Reproduce every entry exactly, without alteration.

--- start of RECORDS FOR THE TASK ---

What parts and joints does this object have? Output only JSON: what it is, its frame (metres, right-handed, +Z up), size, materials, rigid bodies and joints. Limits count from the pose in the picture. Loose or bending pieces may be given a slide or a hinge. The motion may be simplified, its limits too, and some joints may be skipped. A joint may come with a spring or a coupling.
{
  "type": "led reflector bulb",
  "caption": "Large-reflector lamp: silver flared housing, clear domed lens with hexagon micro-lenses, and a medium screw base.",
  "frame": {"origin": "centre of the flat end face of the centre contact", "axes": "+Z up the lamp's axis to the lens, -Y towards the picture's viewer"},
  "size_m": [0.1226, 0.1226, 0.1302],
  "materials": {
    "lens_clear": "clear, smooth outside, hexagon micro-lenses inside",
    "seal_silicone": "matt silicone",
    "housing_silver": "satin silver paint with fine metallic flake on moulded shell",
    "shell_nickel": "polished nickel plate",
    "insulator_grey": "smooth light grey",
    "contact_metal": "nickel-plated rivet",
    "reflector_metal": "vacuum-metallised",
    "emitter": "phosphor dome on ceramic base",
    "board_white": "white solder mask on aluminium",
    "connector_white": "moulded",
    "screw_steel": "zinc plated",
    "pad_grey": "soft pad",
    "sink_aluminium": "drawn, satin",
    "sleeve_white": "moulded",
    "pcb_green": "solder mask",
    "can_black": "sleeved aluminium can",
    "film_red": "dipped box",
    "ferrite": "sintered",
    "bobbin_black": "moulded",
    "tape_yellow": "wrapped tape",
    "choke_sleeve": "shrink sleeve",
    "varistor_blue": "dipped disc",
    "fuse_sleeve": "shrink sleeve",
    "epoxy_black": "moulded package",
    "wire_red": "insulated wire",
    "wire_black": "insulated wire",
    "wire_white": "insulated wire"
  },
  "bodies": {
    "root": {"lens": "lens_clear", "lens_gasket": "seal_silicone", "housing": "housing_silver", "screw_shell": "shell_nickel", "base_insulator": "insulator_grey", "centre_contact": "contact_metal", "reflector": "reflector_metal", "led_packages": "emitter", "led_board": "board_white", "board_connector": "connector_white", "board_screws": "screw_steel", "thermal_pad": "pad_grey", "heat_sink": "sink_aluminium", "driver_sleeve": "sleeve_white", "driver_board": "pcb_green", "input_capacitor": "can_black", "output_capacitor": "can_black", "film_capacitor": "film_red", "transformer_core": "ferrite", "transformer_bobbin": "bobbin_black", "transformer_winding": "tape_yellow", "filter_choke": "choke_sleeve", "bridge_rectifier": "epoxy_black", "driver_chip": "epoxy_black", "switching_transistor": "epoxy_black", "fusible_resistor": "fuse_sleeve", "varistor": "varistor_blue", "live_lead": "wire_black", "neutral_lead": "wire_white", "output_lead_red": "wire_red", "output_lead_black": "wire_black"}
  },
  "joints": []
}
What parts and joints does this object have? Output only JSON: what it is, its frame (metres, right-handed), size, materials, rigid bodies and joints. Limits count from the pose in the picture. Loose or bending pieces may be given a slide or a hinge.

--- end of RECORDS FOR THE TASK ---

- [TASK OUTPUT]
What parts and joints does this object have? Output only JSON: what it is, its frame (metres, right-handed, +Z up), size, materials, rigid bodies and joints. Limits count from the pose in the picture. Loose or bending pieces may be given a slide or a hinge. The motion may be simplified, its limits too, and some joints may be skipped. A joint may come with a spring or a coupling.
{
  "type": "led reflector bulb",
  "caption": "Large-reflector lamp: silver flared housing, clear domed lens with hexagon micro-lenses, and a medium screw base.",
  "frame": {"origin": "centre of the flat end face of the centre contact", "axes": "+Z up the lamp's axis to the lens, -Y towards the picture's viewer"},
  "size_m": [0.1226, 0.1226, 0.1302],
  "materials": {
    "lens_clear": "clear, smooth outside, hexagon micro-lenses inside",
    "seal_silicone": "matt silicone",
    "housing_silver": "satin silver paint with fine metallic flake on moulded shell",
    "shell_nickel": "polished nickel plate",
    "insulator_grey": "smooth light grey",
    "contact_metal": "nickel-plated rivet",
    "reflector_metal": "vacuum-metallised",
    "emitter": "phosphor dome on ceramic base",
    "board_white": "white solder mask on aluminium",
    "connector_white": "moulded",
    "screw_steel": "zinc plated",
    "pad_grey": "soft pad",
    "sink_aluminium": "drawn, satin",
    "sleeve_white": "moulded",
    "pcb_green": "solder mask",
    "can_black": "sleeved aluminium can",
    "film_red": "dipped box",
    "ferrite": "sintered",
    "bobbin_black": "moulded",
    "tape_yellow": "wrapped tape",
    "choke_sleeve": "shrink sleeve",
    "varistor_blue": "dipped disc",
    "fuse_sleeve": "shrink sleeve",
    "epoxy_black": "moulded package",
    "wire_red": "insulated wire",
    "wire_black": "insulated wire",
    "wire_white": "insulated wire"
  },
  "bodies": {
    "root": {"lens": "lens_clear", "lens_gasket": "seal_silicone", "housing": "housing_silver", "screw_shell": "shell_nickel", "base_insulator": "insulator_grey", "centre_contact": "contact_metal", "reflector": "reflector_metal", "led_packages": "emitter", "led_board": "board_white", "board_connector": "connector_white", "board_screws": "screw_steel", "thermal_pad": "pad_grey", "heat_sink": "sink_aluminium", "driver_sleeve": "sleeve_white", "driver_board": "pcb_green", "input_capacitor": "can_black", "output_capacitor": "can_black", "film_capacitor": "film_red", "transformer_core": "ferrite", "transformer_bobbin": "bobbin_black", "transformer_winding": "tape_yellow", "filter_choke": "choke_sleeve", "bridge_rectifier": "epoxy_black", "driver_chip": "epoxy_black", "switching_transistor": "epoxy_black", "fusible_resistor": "fuse_sleeve", "varistor": "varistor_blue", "live_lead": "wire_black", "neutral_lead": "wire_white", "output_lead_red": "wire_red", "output_lead_black": "wire_black"}
  },
  "joints": []
}
What parts and joints does this object have? Output only JSON: what it is, its frame (metres, right-handed), size, materials, rigid bodies and joints. Limits count from the pose in the picture. Loose or bending pieces may be given a slide or a hinge.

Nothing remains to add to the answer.